GOVERNMENT'S WAR ON BIG TOBACCO
CRUSHES LITTLE GUYS...

We've all grown so accustomed to the legislative and regulatory assault on tobacco in this country that the will and ability to defend ourselves - both as an industry and as individuals - continues to dwindle.

The National Smokers Alliance, the ten-year-old smoker's rights group that fought countless measures in Washington with financial support from average citizens and major tobacco manufacturers alike, has packed it in. Meeting the financial requirements of effectively fighting the tsunami-like wave of court battles that limit tobacco use has nearly dwarfed the group's very mission. To keep pace, it concluded, the organization would have to devote greater resources and time to fundraising, with commitment to the defense of smoker's rights becoming secondary. And yet, its work is ever more importmant.

"The effort to disenfranchise and marginalize smokers is, in reality, only one facet of a much broader assault on individual freedoms that has begun to infuse society," noted NSA president Thomas Humber in explaining the board's decision to contribute all remaining funds to the Center for Individual Freedom.

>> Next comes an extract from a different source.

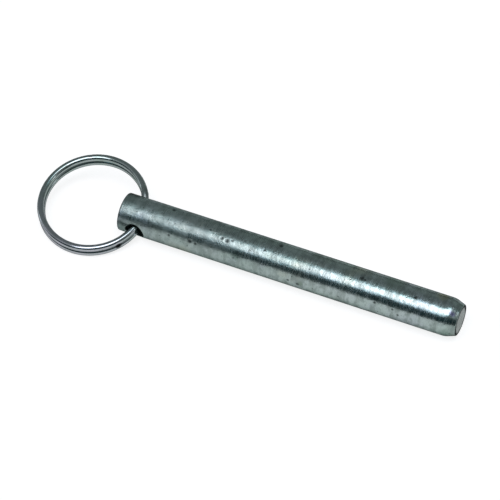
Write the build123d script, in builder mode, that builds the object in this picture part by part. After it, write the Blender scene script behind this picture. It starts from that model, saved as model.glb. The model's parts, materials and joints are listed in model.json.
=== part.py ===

In Illinois, the sale of imported bidi cigarettes is now illegal, thanks to the state legislature and Governor, despite the lack of backing by the Illinois Attorney General, who felt it inappropriate to ban a product intended for adults. Even so, little could be done to prevent the outcome. The fear that bidis would become a health crisis bigger than cigarettes among youth drove the product from existence in that state. With the ice cracked, more states could follow.

"The market is so infinitesimal and affects so few people," noted Gary Avram, executive director of the Specialty Tobacco Council. "There's not a big enough populace using it to pressure a legislature or enough business to warrant litigation" contesting a bidi ban.

In San Francisco, the desire to banish high-volume discount cigarette outlets from within city limits threatens to further squeeze the life out of the corner cigar shop, already a tag-along victim of the state's attack on cigarettes. The mood overall in California continues to sink, with some predicting that the smoking public's patience will at some point simply break, and not politely.

Even distributors aren't safe. Between the Master Settlement Agreement, which unleashed a torrent of bureaucratic record-keeping and financial reporting - the standards of which are determined on a state-by-state basis - and the Fed's war on gray market cigarettes, companies who import relatively small amounts of specialty tobacco products have found life becoming unbearable.

"The information they're requesting is absolutely useless," says Joanne Diggett of G.A. Andron, who has resorted to sifting through individual invoices by hand to meet each state's varying requests for sales documentation. Information, it turns out, that is irrelevant to the goal of preventing gray market imports, but plenty disruptive to the small importer's ability to simply do its job. "There is no purpose in the entire exercise," Diggett concludes.

With signs that the Republican Bush administration may be less inclined to continue its predecessor's style of heavy-handed tobacco control, perhaps there is a glimmer of light that a more rational framework of regulation may yet emerge. Hopefully, before the will to fight back erodes entirely.